At his best, Randle is still one of the league’s most physically overwhelming forwards: 250 pounds of left-handed force, capable of grabbing a rebound, pushing the break himself, and collapsing a defense before it can organize. During the regular season, he averaged 21.1 points, 6.7 rebounds, and 5 assists per game. There are nights where the game still bends around him. Nights where he barrels into smaller defenders and looks like an All-NBA player for six-minute stretches.
That is the trap of Julius Randle. The flashes are real enough to convince organizations they can build around them. The NBA has spent a decade trying to solve the riddle of who Randle actually is. With the Los Angeles Lakers, he was raw potential. With the New Orleans Pelicans, under assistant coach Chris Finch, he evolved into a more dynamic offensive player, posting what was then the best season of his career. With the New York Knicks, he became both savior and scapegoat, dragging a starving franchise back into relevance before eventually becoming the symbol of its ceiling.
From 2025: Seems apologies are due to the Timberwolves leadership and Julius Randle
Minnesota inherited all of it. The power. The volatility. The history.
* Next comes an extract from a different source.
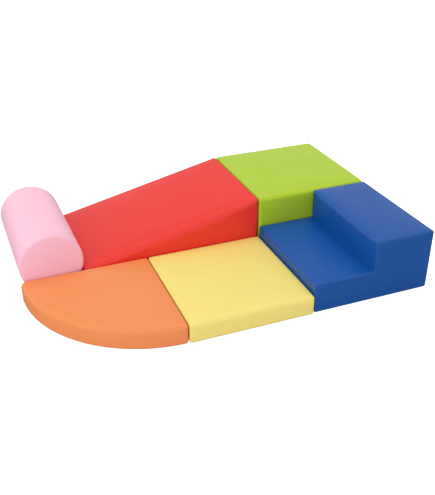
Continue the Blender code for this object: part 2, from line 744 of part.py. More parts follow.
def main():
    for old in list(bpy.data.objects):
        bpy.data.objects.remove(old, do_unlink=True)

    foam = make_material("open_cell_foam", "EFEAD8", 0.95)
    base = make_material("non_slip_base_cloth", "4A4B50", 0.9)
    metal = make_material("nickel_plated_zip", "C4C4C0", 0.3, 1.0)
    tapes = {
        "hook": make_material("hook_tape", "3A3B3F", 0.85),
        "loop": make_material("loop_tape", "47484C", 0.95),
    }
    covers = {
        "platform": ("green_faux_leather", "B6D250", build_platform),
        "ramp": ("red_faux_leather", "E84B48", build_ramp),
        "step": ("blue_faux_leather", "2F62AB", build_step),
        "square_mat": ("yellow_faux_leather", "F4E082", build_square_mat),
        "quarter_mat": ("orange_faux_leather", "F6945E", build_quarter_mat),
        "roller": ("pink_faux_leather", "FBC8DB", build_roller),
    }
    blocks = {}
    for name, (finish, colour, build) in covers.items():
        cover = make_material(finish, colour, 0.5)
        blocks[name] = build({"cover": cover, "base": base, "foam": foam, "metal": metal})
    join_blocks(blocks, tapes)


main()
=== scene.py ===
"""Six soft play blocks: foam with sewn faux leather covers, closing zips and hook and loop strips.

Lengths are in metres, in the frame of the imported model. Every surface starts as flat faces with
sharp edges, and each of its points then moves on to the block's own form, which is a distance.
"""

import json
import math

import bpy
import numpy as np
from mathutils import Matrix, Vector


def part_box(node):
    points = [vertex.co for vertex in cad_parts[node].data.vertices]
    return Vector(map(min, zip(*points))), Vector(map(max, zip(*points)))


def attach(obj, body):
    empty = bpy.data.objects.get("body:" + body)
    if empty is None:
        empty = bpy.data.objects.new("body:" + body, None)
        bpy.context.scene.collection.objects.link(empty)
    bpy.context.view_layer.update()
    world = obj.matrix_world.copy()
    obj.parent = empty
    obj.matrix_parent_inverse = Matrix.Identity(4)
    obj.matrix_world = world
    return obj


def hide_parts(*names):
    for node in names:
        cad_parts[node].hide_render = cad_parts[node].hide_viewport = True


bl_info = {
    "name": "Foam Play Block Set",
    "version": (1, 0, 0),
    "blender": (4, 5, 0),
    "location": "3D View > Sidebar > Play Blocks",
    "description": "Six foam play blocks with faux leather covers, built around their solid parts",
    "category": "Object",
}

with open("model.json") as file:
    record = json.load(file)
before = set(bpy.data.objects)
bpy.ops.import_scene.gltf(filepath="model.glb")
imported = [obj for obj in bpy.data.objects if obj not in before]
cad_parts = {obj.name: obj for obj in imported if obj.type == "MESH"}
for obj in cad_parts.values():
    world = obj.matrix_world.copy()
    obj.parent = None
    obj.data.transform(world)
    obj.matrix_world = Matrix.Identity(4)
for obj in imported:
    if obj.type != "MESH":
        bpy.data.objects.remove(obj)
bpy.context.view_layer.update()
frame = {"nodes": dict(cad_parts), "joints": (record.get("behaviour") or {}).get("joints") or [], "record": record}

BLOCKS = ("platform", "ramp", "step", "square_mat", "quarter_mat", "roller")
COVER_FINISH = {
    "platform": "green_faux_leather",
    "ramp": "red_faux_leather",
    "step": "blue_faux_leather",
    "square_mat": "yellow_faux_leather",
    "quarter_mat": "orange_faux_leather",
    "roller": "pink_faux_leather",
}
COVER_GLOSS = {
    "platform": 0.5,
    "ramp": 0.55,
    "step": 0.45,
    "square_mat": 0.5,
    "quarter_mat": 0.5,
    "roller": 0.5,
}
MM = 0.001


def node_box(*nodes):
    """Lowest and highest corner of some solid parts together, as arrays."""
    corners = [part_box(node) for node in nodes]
    low = np.min([np.array(low) for low, _ in corners], axis=0)
    high = np.max([np.array(high) for _, high in corners], axis=0)
    return low, high


# Sizes and colours that a user would change


def length(name, description, default):
    return bpy.props.FloatProperty(
        name=name, description=description, default=default, min=0.0, precision=4, unit="LENGTH"
    )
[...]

And Finch, more than anyone in the organization, believed he could make it work. Their relationship matters more than most fans realize. Finch coached Randle during his breakout year in New Orleans and has repeatedly defended him publicly in Minnesota, even as criticism mounted. Randle himself admitted earlier this season that Finch’s support “means everything” to him. There is trust there. Familiarity. Finch understands the emotional machinery of Randle’s game better than most coaches ever have.
That relationship is likely one reason Randle’s role remained so large even while his playoff inconsistencies became impossible to ignore. Because Finch sees the version of Randle that still occasionally appears: the bruising downhill scorer, the secondary playmaker who can relieve pressure from Anthony Edwards, the veteran capable of carrying offensive possessions when Minnesota’s spacing dies.
But playoff basketball is cruel to players like Randle. The postseason strips away ambiguity. Weaknesses stop hiding. Every possession becomes a stress test. And Randle’s flaws: his tendency to stop the ball, his inconsistent defensive engagement, and his reliance on difficult isolation scoring become louder under playoff lighting.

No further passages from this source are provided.